** begin Information provided **

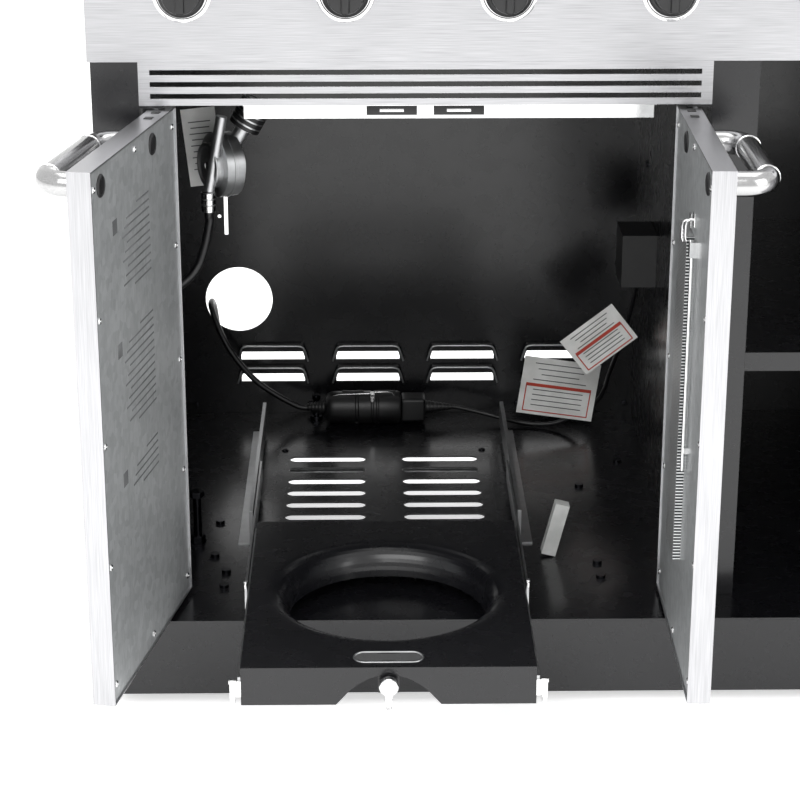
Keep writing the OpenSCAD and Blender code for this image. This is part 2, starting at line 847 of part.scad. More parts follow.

** end Information provided **
** begin Information provided **

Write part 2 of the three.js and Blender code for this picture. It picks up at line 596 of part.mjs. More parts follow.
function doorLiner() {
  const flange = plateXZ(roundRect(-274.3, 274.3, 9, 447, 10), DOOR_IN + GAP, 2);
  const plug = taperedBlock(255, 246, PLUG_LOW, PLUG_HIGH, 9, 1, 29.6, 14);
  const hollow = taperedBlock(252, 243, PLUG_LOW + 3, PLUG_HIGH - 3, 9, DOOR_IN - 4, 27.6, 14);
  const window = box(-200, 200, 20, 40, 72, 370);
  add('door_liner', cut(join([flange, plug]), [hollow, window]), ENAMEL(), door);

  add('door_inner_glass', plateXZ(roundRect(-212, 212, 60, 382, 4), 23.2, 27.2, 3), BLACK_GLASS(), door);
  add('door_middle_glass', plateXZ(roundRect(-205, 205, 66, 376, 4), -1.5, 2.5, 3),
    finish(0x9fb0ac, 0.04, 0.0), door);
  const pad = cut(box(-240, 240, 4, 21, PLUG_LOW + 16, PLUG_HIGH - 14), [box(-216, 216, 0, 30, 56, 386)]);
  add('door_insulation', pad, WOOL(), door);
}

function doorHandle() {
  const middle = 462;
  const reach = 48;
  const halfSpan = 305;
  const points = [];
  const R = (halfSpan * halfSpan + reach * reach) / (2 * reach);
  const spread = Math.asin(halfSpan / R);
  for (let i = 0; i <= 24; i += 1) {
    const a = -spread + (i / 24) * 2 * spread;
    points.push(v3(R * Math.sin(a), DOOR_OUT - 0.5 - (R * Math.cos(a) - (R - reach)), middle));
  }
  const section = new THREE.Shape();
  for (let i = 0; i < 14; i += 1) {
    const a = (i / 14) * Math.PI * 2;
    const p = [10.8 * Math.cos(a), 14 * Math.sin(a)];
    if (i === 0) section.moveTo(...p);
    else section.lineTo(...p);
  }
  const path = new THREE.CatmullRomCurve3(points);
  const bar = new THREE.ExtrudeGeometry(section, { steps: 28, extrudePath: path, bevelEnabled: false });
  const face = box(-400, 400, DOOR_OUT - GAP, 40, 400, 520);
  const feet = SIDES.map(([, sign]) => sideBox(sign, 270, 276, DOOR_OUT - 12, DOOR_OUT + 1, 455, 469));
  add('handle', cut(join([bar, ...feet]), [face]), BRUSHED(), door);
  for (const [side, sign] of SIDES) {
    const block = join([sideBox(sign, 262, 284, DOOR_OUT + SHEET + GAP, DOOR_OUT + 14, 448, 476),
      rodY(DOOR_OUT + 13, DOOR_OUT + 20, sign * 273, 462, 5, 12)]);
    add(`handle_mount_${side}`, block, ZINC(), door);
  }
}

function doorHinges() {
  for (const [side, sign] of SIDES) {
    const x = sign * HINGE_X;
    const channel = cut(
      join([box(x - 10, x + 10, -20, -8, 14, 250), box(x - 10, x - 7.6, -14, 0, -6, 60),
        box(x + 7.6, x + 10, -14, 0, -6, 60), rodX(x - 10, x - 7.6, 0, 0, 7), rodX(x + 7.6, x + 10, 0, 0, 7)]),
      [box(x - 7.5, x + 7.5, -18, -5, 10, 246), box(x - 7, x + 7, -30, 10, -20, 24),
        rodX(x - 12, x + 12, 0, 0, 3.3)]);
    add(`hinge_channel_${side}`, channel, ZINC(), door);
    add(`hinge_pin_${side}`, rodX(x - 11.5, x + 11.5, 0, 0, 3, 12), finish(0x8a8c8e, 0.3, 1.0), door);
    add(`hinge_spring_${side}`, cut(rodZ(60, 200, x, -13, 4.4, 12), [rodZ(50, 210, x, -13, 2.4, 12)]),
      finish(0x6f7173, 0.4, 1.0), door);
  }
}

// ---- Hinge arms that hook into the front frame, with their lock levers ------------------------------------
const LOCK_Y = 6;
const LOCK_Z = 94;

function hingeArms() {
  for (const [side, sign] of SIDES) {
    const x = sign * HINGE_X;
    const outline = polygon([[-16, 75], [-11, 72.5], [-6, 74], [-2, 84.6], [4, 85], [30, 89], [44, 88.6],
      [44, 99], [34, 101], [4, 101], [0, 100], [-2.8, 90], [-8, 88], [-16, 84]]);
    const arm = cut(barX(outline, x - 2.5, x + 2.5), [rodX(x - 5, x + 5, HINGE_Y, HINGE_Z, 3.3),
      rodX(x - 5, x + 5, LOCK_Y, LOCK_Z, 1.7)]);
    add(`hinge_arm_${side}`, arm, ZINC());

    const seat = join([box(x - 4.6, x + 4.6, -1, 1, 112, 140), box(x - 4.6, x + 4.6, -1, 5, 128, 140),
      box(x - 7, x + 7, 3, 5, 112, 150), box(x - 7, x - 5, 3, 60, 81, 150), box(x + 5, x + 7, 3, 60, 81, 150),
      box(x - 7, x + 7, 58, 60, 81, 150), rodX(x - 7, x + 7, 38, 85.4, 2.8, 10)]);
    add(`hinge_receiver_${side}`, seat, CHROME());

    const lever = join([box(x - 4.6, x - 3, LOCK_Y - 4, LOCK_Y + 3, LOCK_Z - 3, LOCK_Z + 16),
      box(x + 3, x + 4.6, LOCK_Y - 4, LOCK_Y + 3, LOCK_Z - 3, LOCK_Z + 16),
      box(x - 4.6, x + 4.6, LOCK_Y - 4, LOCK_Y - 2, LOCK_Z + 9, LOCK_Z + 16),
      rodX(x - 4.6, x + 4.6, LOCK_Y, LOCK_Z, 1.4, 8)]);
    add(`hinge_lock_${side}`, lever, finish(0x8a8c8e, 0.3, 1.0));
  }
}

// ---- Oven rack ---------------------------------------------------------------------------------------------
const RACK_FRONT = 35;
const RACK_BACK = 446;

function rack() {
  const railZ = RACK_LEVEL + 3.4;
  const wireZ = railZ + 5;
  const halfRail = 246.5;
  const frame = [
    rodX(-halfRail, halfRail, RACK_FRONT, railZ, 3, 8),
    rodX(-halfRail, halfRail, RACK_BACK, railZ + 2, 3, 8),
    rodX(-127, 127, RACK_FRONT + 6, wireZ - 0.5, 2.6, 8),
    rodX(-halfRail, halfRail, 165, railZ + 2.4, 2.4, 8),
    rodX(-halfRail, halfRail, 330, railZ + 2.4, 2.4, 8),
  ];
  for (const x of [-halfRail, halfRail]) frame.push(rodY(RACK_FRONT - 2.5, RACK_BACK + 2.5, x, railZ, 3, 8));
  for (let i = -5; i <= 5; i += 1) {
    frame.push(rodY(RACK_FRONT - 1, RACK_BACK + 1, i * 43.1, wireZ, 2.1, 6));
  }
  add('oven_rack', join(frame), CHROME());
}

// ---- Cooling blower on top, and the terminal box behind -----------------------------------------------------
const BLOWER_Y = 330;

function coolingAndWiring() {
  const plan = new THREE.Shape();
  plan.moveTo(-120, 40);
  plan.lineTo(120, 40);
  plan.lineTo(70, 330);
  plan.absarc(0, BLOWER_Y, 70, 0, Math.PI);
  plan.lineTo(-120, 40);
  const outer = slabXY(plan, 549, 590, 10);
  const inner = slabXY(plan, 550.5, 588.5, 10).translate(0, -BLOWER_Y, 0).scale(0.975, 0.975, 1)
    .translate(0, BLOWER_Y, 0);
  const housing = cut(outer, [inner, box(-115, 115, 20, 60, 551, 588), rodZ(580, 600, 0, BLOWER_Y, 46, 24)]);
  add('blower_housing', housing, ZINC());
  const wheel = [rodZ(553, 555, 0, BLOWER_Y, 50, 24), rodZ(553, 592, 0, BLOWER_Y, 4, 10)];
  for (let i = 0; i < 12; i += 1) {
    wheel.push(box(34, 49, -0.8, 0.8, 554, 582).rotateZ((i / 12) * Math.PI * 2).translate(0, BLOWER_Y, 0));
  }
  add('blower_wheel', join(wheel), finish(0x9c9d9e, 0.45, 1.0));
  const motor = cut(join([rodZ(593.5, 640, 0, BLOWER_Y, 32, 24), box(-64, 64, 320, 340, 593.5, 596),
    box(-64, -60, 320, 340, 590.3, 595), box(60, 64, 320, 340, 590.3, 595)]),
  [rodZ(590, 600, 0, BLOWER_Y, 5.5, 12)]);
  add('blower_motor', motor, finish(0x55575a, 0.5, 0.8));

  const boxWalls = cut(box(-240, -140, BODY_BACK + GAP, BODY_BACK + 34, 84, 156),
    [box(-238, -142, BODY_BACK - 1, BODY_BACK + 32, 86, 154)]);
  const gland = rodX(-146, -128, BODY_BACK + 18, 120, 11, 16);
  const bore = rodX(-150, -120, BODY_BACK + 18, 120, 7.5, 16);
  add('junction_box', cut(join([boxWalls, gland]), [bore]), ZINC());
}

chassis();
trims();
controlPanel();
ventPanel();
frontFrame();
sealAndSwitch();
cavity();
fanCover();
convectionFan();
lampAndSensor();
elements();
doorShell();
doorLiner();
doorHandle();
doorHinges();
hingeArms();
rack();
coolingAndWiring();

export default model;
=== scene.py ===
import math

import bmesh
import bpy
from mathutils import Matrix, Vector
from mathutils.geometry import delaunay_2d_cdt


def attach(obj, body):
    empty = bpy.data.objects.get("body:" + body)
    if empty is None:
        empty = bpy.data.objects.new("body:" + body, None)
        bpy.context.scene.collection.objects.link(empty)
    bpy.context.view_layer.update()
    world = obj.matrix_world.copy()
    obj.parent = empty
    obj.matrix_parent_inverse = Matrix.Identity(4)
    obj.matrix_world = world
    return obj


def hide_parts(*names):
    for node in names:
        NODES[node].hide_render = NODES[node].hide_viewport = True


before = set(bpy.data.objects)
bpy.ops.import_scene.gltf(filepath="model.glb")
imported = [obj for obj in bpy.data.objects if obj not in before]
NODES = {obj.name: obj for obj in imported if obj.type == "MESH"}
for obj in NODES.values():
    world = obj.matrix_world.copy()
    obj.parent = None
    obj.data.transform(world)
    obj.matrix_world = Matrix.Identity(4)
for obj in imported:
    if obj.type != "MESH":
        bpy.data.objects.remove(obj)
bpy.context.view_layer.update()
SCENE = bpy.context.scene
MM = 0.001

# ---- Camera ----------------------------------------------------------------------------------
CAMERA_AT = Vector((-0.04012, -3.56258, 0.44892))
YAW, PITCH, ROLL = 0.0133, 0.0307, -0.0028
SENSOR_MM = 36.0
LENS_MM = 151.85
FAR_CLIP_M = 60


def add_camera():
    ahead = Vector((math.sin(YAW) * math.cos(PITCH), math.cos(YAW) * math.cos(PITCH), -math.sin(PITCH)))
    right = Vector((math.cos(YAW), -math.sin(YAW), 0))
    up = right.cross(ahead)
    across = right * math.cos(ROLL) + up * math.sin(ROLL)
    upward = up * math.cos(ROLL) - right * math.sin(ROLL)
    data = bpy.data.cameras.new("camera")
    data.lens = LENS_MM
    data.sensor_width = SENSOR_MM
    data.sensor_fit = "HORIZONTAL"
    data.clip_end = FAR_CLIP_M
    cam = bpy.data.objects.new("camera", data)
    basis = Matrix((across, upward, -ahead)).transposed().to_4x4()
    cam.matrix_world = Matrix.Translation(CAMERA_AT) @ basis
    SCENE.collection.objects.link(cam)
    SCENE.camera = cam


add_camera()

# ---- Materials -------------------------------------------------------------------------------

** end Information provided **
** begin Information provided **

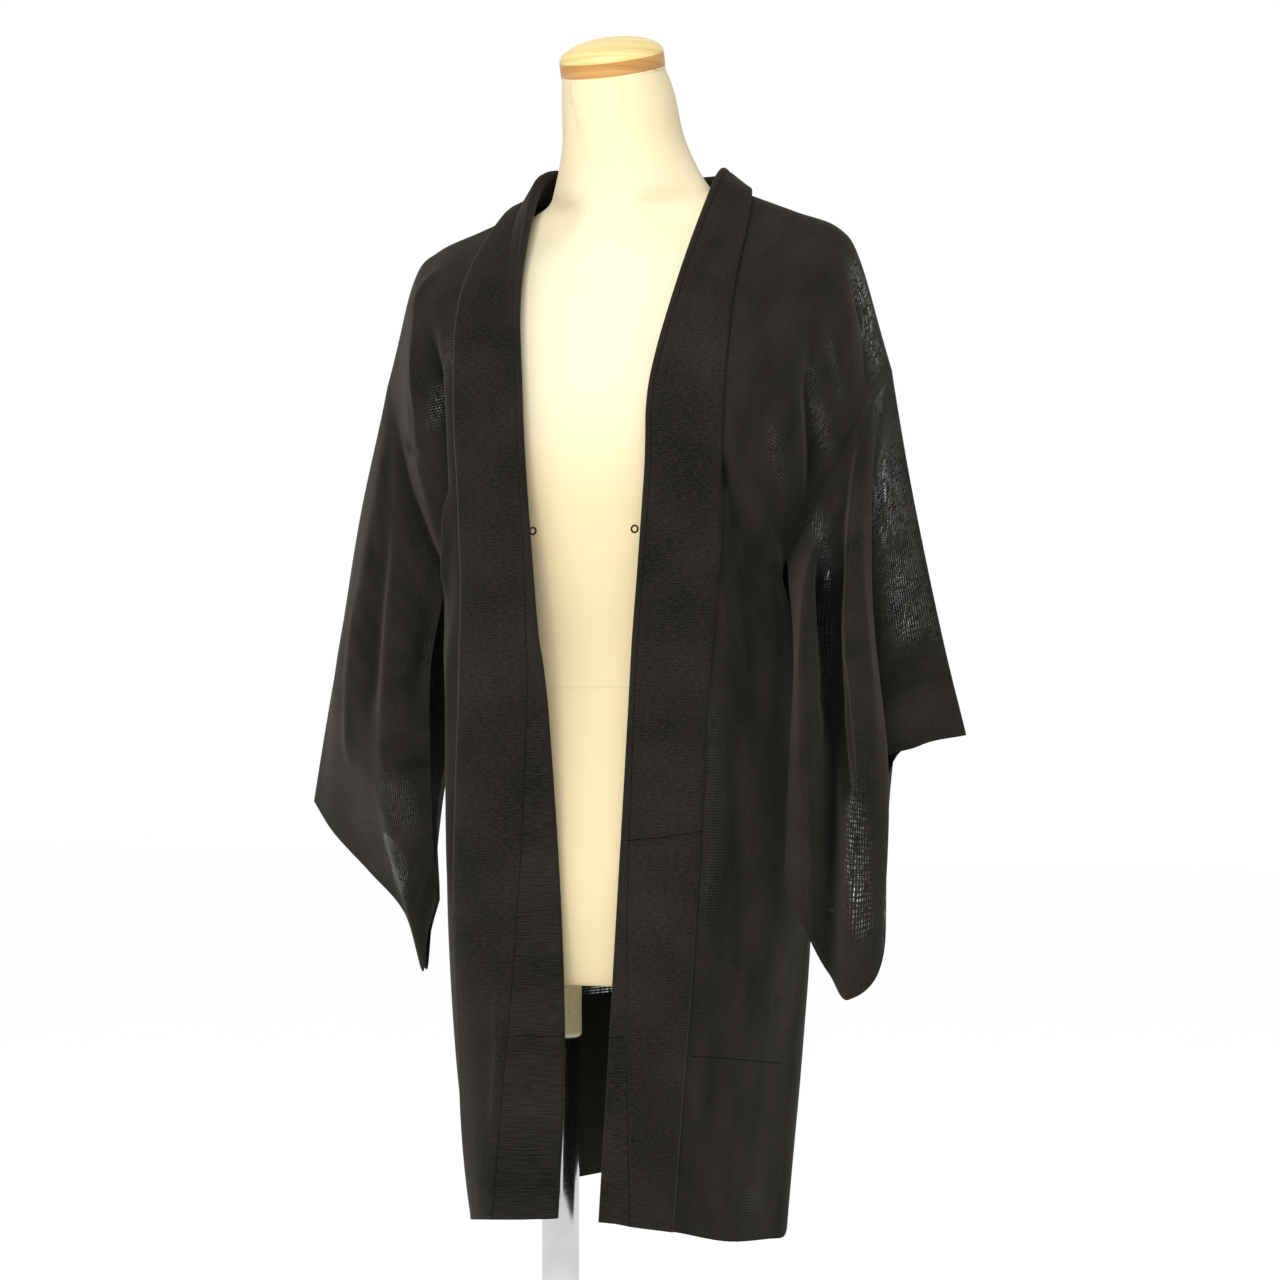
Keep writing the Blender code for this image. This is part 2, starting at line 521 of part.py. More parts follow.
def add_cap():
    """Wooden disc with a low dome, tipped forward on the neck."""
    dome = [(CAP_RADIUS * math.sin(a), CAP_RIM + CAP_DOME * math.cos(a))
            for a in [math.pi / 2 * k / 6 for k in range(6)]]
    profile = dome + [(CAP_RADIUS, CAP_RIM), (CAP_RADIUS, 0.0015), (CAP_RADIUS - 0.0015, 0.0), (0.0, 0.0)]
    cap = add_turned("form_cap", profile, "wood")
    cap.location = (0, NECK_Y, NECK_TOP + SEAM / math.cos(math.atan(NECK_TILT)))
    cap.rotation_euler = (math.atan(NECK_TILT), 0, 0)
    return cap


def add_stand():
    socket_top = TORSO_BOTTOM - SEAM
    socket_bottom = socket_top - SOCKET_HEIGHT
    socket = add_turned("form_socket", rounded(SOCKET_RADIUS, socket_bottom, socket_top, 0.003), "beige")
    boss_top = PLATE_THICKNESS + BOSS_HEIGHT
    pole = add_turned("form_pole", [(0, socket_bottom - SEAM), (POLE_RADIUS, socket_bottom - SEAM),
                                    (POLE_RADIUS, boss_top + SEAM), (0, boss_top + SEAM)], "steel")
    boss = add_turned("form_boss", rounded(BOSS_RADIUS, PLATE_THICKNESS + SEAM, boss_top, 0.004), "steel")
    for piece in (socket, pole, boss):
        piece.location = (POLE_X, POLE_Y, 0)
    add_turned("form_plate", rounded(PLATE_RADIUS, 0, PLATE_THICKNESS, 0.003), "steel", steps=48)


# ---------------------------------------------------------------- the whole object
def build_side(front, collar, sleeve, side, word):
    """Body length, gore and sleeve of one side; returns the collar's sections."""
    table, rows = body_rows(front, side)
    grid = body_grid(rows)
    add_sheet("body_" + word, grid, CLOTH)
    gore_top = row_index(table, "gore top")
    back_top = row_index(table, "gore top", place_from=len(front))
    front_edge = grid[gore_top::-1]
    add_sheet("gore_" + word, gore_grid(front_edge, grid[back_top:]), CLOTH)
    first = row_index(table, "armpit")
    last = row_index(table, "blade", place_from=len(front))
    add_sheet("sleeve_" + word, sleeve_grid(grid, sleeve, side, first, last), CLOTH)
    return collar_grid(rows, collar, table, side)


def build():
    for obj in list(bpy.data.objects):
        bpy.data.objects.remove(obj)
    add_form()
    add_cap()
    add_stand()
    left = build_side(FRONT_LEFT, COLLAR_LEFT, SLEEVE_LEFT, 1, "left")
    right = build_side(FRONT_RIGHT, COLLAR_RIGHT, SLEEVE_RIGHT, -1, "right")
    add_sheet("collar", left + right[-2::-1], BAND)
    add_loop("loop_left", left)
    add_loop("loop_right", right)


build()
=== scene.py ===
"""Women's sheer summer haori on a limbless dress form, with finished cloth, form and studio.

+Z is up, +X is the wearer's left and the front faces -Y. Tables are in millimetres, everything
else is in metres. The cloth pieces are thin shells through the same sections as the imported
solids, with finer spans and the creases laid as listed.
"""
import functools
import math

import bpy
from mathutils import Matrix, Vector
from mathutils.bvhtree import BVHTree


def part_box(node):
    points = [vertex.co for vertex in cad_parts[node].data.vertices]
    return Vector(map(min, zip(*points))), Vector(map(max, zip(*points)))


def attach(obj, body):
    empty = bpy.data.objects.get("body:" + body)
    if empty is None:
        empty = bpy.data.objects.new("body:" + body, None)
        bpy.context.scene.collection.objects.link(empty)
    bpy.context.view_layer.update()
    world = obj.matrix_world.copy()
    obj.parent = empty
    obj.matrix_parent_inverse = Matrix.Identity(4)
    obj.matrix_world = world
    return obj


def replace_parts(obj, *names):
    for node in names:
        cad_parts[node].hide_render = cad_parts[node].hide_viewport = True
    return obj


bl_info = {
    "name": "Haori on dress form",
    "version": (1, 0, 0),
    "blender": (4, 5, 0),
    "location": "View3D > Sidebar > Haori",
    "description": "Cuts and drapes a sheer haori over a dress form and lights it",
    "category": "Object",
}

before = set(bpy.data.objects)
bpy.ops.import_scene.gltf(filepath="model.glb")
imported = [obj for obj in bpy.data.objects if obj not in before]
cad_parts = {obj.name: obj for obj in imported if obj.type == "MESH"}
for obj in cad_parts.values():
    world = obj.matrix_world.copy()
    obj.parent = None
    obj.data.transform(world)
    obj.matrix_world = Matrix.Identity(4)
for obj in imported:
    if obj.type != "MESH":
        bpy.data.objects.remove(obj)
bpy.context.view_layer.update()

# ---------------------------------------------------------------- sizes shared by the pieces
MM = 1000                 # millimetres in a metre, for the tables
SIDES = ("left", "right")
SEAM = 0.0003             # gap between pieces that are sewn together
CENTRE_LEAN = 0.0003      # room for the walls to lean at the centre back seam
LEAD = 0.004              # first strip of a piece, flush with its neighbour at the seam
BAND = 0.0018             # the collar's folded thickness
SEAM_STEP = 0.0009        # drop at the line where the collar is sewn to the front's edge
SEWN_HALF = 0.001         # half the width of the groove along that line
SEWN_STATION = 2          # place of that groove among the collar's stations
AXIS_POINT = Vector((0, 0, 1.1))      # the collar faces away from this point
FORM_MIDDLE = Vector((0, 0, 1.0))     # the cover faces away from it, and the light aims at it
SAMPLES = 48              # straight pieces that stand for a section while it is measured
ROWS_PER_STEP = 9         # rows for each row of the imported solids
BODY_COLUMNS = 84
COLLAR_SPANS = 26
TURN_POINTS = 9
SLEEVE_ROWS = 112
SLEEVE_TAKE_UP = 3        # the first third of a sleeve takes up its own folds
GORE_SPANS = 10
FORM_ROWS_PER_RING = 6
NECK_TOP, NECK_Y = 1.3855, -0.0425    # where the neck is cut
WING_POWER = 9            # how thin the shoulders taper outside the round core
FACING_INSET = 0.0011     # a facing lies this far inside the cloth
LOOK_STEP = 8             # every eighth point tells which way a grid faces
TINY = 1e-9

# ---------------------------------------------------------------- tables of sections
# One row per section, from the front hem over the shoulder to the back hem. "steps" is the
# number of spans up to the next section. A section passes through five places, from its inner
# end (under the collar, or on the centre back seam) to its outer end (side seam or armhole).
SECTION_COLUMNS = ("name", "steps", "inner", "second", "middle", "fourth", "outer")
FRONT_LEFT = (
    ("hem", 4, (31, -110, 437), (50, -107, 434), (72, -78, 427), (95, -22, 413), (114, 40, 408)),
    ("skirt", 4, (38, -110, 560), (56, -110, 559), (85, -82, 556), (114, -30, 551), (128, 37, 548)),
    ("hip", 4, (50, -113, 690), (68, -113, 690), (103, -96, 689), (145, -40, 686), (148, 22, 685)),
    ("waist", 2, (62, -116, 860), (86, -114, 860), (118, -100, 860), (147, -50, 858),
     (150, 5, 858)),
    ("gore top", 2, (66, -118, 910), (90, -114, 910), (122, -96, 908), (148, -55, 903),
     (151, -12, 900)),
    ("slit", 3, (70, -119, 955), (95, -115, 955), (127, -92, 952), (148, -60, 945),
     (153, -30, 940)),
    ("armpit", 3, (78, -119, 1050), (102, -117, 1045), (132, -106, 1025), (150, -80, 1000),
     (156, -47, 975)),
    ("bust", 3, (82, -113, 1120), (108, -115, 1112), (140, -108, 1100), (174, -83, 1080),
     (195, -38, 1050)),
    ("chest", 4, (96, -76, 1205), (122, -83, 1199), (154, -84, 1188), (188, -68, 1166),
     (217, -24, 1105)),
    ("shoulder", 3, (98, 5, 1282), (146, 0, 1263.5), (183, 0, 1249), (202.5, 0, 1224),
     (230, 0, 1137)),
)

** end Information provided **

• Description of the task: Both the line with "frontFrame();" and the line with "FAR_CLIP_M = 60" belong in the answer; write them out exactly, with every line between.

• Response for this exercise:
frontFrame();
sealAndSwitch();
cavity();
fanCover();
convectionFan();
lampAndSensor();
elements();
doorShell();
doorLiner();
doorHandle();
doorHinges();
hingeArms();
rack();
coolingAndWiring();

export default model;
=== scene.py ===
import math

import bmesh
import bpy
from mathutils import Matrix, Vector
from mathutils.geometry import delaunay_2d_cdt


def attach(obj, body):
    empty = bpy.data.objects.get("body:" + body)
    if empty is None:
        empty = bpy.data.objects.new("body:" + body, None)
        bpy.context.scene.collection.objects.link(empty)
    bpy.context.view_layer.update()
    world = obj.matrix_world.copy()
    obj.parent = empty
    obj.matrix_parent_inverse = Matrix.Identity(4)
    obj.matrix_world = world
    return obj


def hide_parts(*names):
    for node in names:
        NODES[node].hide_render = NODES[node].hide_viewport = True


before = set(bpy.data.objects)
bpy.ops.import_scene.gltf(filepath="model.glb")
imported = [obj for obj in bpy.data.objects if obj not in before]
NODES = {obj.name: obj for obj in imported if obj.type == "MESH"}
for obj in NODES.values():
    world = obj.matrix_world.copy()
    obj.parent = None
    obj.data.transform(world)
    obj.matrix_world = Matrix.Identity(4)
for obj in imported:
    if obj.type != "MESH":
        bpy.data.objects.remove(obj)
bpy.context.view_layer.update()
SCENE = bpy.context.scene
MM = 0.001

# ---- Camera ----------------------------------------------------------------------------------
CAMERA_AT = Vector((-0.04012, -3.56258, 0.44892))
YAW, PITCH, ROLL = 0.0133, 0.0307, -0.0028
SENSOR_MM = 36.0
LENS_MM = 151.85
FAR_CLIP_M = 60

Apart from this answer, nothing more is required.